* [Short task]: Locate every line that holds the string "joints" and copy it.

start Supplied data

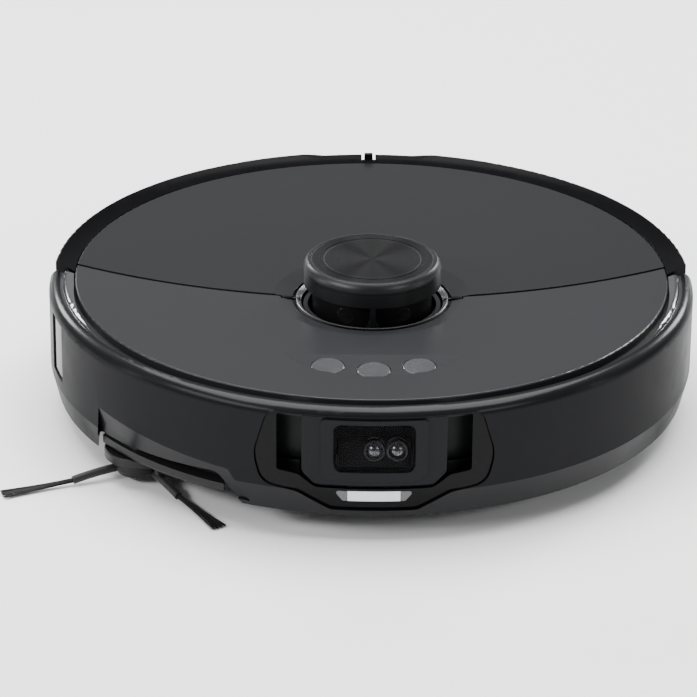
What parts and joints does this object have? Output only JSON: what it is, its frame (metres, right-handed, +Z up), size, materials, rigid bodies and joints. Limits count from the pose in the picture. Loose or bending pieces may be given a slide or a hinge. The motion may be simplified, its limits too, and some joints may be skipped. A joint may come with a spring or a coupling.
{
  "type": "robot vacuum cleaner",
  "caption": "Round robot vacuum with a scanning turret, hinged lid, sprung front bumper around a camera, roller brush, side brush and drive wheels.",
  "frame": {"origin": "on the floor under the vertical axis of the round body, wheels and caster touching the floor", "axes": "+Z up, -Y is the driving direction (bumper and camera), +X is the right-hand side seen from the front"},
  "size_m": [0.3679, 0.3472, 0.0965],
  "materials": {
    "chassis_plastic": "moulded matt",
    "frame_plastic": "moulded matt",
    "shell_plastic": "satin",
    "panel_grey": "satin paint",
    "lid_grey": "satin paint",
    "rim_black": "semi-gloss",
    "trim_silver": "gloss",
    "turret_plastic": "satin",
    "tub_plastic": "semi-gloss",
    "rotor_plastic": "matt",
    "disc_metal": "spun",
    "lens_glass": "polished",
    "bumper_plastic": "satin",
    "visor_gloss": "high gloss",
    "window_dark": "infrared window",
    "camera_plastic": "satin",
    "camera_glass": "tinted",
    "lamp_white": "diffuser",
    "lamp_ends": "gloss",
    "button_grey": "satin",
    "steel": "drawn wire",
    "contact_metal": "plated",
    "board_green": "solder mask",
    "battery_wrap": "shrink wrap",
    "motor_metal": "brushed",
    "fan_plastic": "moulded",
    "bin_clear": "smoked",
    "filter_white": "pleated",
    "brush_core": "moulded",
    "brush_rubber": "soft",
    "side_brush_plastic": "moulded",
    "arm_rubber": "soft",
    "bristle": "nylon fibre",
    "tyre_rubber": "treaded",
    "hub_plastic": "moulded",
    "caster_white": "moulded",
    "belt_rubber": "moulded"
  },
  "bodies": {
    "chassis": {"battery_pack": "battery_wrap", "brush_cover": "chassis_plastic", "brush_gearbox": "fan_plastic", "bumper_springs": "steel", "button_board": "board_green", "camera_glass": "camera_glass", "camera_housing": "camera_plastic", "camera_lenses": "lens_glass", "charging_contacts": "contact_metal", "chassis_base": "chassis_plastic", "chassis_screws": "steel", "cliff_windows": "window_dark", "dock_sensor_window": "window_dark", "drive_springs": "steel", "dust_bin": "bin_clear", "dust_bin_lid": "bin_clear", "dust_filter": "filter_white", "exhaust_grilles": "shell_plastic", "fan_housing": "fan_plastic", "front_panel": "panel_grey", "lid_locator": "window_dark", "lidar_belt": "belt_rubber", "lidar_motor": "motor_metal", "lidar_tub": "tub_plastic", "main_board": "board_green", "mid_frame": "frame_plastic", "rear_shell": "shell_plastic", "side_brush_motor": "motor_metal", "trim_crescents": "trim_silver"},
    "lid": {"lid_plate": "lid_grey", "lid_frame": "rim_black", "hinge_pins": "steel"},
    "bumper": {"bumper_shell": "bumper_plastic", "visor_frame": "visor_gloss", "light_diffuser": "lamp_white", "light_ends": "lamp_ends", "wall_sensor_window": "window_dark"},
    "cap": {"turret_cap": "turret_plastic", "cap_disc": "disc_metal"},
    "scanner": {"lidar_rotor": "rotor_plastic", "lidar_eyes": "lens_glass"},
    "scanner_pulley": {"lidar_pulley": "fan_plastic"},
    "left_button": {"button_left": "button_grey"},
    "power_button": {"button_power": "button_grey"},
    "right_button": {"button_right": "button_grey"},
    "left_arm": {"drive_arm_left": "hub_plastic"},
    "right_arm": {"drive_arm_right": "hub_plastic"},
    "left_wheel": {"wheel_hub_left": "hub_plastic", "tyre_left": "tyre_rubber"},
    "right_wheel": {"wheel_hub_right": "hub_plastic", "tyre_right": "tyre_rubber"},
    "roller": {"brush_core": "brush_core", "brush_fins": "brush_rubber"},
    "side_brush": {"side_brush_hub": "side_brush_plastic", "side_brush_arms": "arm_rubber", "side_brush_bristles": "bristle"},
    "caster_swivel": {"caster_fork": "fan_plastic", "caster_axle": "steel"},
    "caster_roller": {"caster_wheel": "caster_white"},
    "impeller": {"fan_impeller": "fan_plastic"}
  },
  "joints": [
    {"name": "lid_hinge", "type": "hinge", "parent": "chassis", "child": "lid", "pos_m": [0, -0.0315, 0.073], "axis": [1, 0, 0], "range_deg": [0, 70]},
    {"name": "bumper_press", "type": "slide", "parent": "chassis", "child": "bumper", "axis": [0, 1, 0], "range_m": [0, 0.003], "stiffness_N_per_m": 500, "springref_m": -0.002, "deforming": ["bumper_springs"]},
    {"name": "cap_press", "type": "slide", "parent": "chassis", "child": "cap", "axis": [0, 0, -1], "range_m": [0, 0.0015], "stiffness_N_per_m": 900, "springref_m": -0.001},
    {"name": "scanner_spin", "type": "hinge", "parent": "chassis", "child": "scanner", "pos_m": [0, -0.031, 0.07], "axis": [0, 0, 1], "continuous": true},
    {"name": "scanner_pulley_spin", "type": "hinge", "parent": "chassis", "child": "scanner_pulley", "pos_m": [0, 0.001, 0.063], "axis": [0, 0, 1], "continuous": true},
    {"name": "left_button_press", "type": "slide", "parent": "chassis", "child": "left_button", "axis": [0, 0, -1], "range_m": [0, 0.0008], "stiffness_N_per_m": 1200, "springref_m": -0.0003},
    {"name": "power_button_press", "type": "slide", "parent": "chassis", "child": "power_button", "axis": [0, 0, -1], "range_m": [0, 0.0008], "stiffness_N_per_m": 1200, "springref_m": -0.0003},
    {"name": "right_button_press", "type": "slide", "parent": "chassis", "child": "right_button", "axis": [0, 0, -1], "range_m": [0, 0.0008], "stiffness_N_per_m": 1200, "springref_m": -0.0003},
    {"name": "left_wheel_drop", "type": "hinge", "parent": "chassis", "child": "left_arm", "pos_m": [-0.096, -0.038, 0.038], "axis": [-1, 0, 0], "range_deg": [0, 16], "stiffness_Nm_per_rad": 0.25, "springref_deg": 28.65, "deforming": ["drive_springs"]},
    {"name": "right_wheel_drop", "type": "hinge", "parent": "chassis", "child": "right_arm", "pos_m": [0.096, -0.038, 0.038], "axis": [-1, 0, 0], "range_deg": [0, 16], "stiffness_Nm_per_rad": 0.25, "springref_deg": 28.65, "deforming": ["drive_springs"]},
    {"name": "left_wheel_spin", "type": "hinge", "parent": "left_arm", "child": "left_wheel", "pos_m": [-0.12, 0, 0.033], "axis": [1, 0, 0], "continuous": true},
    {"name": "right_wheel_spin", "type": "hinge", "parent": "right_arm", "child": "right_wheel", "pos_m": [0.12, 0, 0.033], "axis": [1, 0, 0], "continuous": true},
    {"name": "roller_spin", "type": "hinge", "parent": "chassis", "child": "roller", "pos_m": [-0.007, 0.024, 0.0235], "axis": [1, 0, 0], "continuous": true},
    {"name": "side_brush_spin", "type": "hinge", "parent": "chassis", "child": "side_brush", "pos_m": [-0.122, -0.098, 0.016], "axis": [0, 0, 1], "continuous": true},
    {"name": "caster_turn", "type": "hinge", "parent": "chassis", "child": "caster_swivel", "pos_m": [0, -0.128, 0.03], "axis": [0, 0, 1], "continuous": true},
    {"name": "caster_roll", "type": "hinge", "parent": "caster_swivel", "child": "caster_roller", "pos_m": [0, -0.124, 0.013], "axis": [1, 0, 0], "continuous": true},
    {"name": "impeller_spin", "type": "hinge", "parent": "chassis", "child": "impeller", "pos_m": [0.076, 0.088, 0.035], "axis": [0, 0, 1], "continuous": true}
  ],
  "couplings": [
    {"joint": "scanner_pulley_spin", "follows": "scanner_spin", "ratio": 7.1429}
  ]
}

end Supplied data

* [Task solution]:
What parts and joints does this object have? Output only JSON: what it is, its frame (metres, right-handed, +Z up), size, materials, rigid bodies and joints. Limits count from the pose in the picture. Loose or bending pieces may be given a slide or a hinge. The motion may be simplified, its limits too, and some joints may be skipped. A joint may come with a spring or a coupling.
  "joints": [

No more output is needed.